### Requirement
Repeat exactly what appears from the opening line of the listing to the line with "TOP_LEVEL = MIDDLE_LEVEL + THICKNESS + AIR", inclusive.

### Data lines
++++++

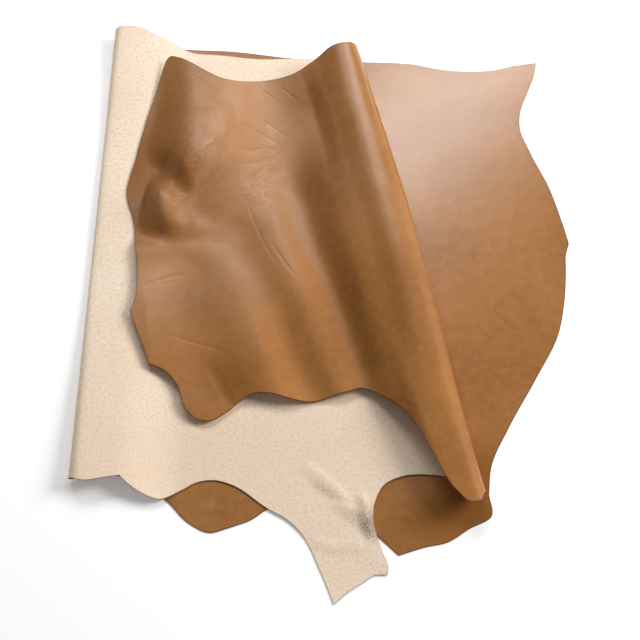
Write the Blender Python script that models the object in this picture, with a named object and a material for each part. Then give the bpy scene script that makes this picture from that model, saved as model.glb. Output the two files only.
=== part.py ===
"""A tanned calf side that lies folded in three layers: one cut sheet of leather, in metres with +Z up."""

from math import radians

import bpy
import numpy as np
from mathutils import Matrix, Vector
from mathutils.geometry import delaunay_2d_cdt

# Driving sizes, in millimetres: the leather, and the air between layers that lie on each other
MM = 0.001
THICKNESS = 1.5
AIR = 0.5

# Colours of the two sides, and the angle from which an edge is a sharp one
GRAIN_COLOUR = (0.33, 0.15, 0.055, 1.0)
GRAIN_ROUGHNESS = 0.45
FLESH_COLOUR = (0.78, 0.66, 0.51, 1.0)
FLESH_ROUGHNESS = 0.9
CUT_EDGE_ANGLE = radians(40.0)

# Heights of the sheet's middle where each layer lies flat on the one below
BOTTOM_LEVEL = THICKNESS / 2
MIDDLE_LEVEL = BOTTOM_LEVEL + THICKNESS + AIR
TOP_LEVEL = MIDDLE_LEVEL + THICKNESS + AIR

# The cut, flat with the grain side up and the back line along the top, in millimetres.
# Each edge is a smooth curve through its points, and the edges meet at corners, clockwise.
CUT = {
    "rump": (
        (348, 477), (344, 455), (333, 424), (318, 380), (316, 350), (330, 303), (356, 237), (373, 172),
        (381, 135),
    ),
    "thigh": (
        (381, 135), (375, 112), (374, 90), (368, 30), (357, -22), (318, -102), (276, -180), (247, -246),
        (242, -290),
    ),
    "hind shank": ((242, -290), (245, -322), (212, -343), (180, -364), (150, -371), (111, -384)),
    "flank": (
        (111, -384), (84, -357), (48, -322), (0, -301), (-40, -300), (-76, -313), (-98, -329), (-128, -341),
    ),
    "belly": (
        (-128, -341), (-157, -349), (-187, -334), (-220, -299), (-268, -266), (-325, -258), (-364, -269),
        (-397, -276), (-423, -269), (-445, -263),
    ),
    "elbow": (
        (-445, -263), (-457, -273), (-483, -286), (-506, -290), (-536, -272), (-558, -257), (-582, -252),
        (-606, -257), (-662, -290), (-696, -308), (-716, -327), (-743, -375), (-760, -411), (-768, -430),
    ),
    "fore shank": ((-768, -430), (-783, -414), (-807, -394), (-823, -382), (-840, -380)),
    "armpit": (
        (-840, -380), (-841, -372), (-830, -342), (-817, -305), (-816, -265), (-826, -241), (-848, -227),
        (-889, -221), (-919, -224), (-949, -238), (-990, -250),
    ),
    "brisket": (
        (-990, -250), (-1005, -259), (-1018, -255), (-1026, -230), (-1024, -164), (-1021, -117),
        (-1023, -80), (-1040, -34), (-1061, -4), (-1081, 0), (-1108, 7), (-1126, 12), (-1169, 38),
        (-1189, 57), (-1209, 68), (-1226, 69), (-1253, 63), (-1280, 62), (-1294, 71), (-1304, 92),
        (-1301, 139), (-1307, 167), (-1325, 191),
    ),
    "throat": ((-1325, 191), (-1322, 213), (-1319, 247), (-1314, 286)),
    "neck": (
        (-1314, 286), (-1300, 299), (-1282, 329), (-1264, 368), (-1248, 408), (-1240, 436), (-1237, 461),
        (-1231, 483), (-1221, 499), (-1190, 532), (-1142, 583), (-1096, 625), (-1067, 653), (-1054, 665),
    ),
    "back line": (
        (-1054, 665), (-1045, 667), (-1034, 655), (-1022, 630), (-1011, 605), (-999, 586), (-979, 570),
        (-950, 558), (-920, 547), (-890, 537), (-854, 534), (-814, 532), (-780, 520), (-738, 511),
        (-644, 507),
        (-575, 501), (-514, 504), (-460, 507), (-434, 518), (-409, 526), (-384, 535), (-358, 536),
        (-322, 526), (-280, 511), (-215, 504), (-142, 500), (-50, 487), (66, 479), (150, 474), (200, 463),
        (275, 462), (315, 472), (348, 477),
    ),
}

# Where each fold's nose runs as the sheet lies, which way it points, and how far before it the sheet lifts
LEFT_FOLD = {"south": (-360.0, -272.0), "north": (-331.5, 513.0), "outward": -1, "start": 50.0}
RIGHT_FOLD = {"south": (234.5, -291.0), "north": (56.0, 485.0), "outward": 1, "start": 45.0}

# Sections across each fold, a row for each place along it from its south end, in millimetres.
# Out is how far the nose bows outward. Each pair after the nose's height is a distance back from
# the nose and the height of the sheet's middle there.
LEFT_SECTIONS = (
    # along, out, nose, crest, shoulder, landing
    (-40, 0, 12, (16, 28), (62, 26), (170, MIDDLE_LEVEL)),
    (110, 0, 9, (14, 20), (60, 18), (160, MIDDLE_LEVEL)),
    (300, 0, 6, (12, 10), (58, 9), (120, MIDDLE_LEVEL)),
    (480, 0, 6, (12, 10), (50, 9), (110, MIDDLE_LEVEL)),
    (620, 0, 6, (12, 11), (50, 10), (120, MIDDLE_LEVEL)),
    (740, 0, 9, (12, 18), (48, 16), (140, MIDDLE_LEVEL)),
    (820, 0, 13, (14, 26), (46, 24), (150, MIDDLE_LEVEL)),
)
RIGHT_SECTIONS = (
    # along, out, nose, crest, shoulder, ridge 1, foot 2, ridge 2, foot 3, ridge 3, foot 4, ridge 4
    (-60, 0, 17, (22, 36), (40, 36), (54, 34), (90, 17), (140, 12), (185, 8), (245, 11), (285, 6), (365, 8)),
    (150, 1, 21, (33, 46), (60, 44), (86, 31), (122, 13), (150, 14), (192, 6), (250, 18), (292, 9), (370, 9)),
    (270, 5, 24, (29, 50), (63, 42), (90, 33), (130, 11), (172, 16), (218, 8), (262, 21), (350, 8),
     (425, 16)),
    (390, 8, 25, (27, 54), (62, 44), (92, 35), (137, 7), (185, 17), (231, 11), (276, 16), (355, 9),
     (430, 20)),
    (480, 10, 26, (26, 56), (64, 45), (93, 35), (149, 6), (198, 16), (256, 10), (300, 13), (345, 10),
     (425, 17)),
    (515, 10, 26, (26, 57), (65, 45), (94, 34), (151, 6), (202, 16), (262, 11), (335, 13), (362, 13),
     (430, 18)),
    (545, 9, 27, (26, 57), (66, 45), (96, 33), (153, 6), (206, 16), (288, 13), (352, 25), (410, 8), (445, 8)),
    (590, 8, 28, (25, 58), (67, 44), (95, 31), (157, 8), (213, 16), (288, 22), (346, 33), (402, 5), (430, 5)),
    (640, 7, 28, (25, 59), (66, 43), (93, 26), (155, 11), (213, 20), (252, 32), (292, 42), (384, 6),
     (425, 5)),
    (700, 5, 29, (24, 60), (67, 43), (92, 24), (150, 14), (210, 26), (238, 35), (266, 39), (372, 8),
     (405, 5)),
    (750, 4, 30, (22, 61), (70, 40), (95, 27), (150, 17), (205, 28), (232, 34), (256, 36), (352, 9),
     (395, 5)),
    (840, 0, 31, (18, 62), (80, 30), (108, 27), (150, 20), (205, 27), (228, 32), (248, 34), (322, 14),
     (400, 8)),
)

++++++

### Exercise solution
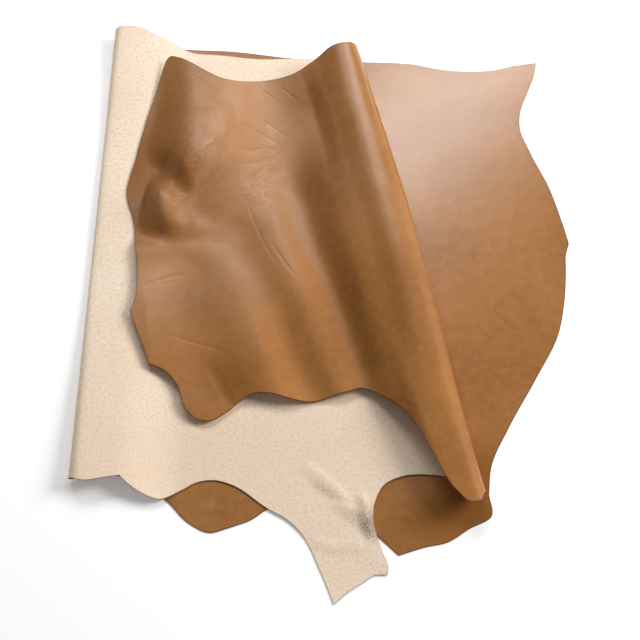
Write the Blender Python script that models the object in this picture, with a named object and a material for each part. Then give the bpy scene script that makes this picture from that model, saved as model.glb. Output the two files only.
=== part.py ===
"""A tanned calf side that lies folded in three layers: one cut sheet of leather, in metres with +Z up."""

from math import radians

import bpy
import numpy as np
from mathutils import Matrix, Vector
from mathutils.geometry import delaunay_2d_cdt

# Driving sizes, in millimetres: the leather, and the air between layers that lie on each other
MM = 0.001
THICKNESS = 1.5
AIR = 0.5

# Colours of the two sides, and the angle from which an edge is a sharp one
GRAIN_COLOUR = (0.33, 0.15, 0.055, 1.0)
GRAIN_ROUGHNESS = 0.45
FLESH_COLOUR = (0.78, 0.66, 0.51, 1.0)
FLESH_ROUGHNESS = 0.9
CUT_EDGE_ANGLE = radians(40.0)

# Heights of the sheet's middle where each layer lies flat on the one below
BOTTOM_LEVEL = THICKNESS / 2
MIDDLE_LEVEL = BOTTOM_LEVEL + THICKNESS + AIR
TOP_LEVEL = MIDDLE_LEVEL + THICKNESS + AIR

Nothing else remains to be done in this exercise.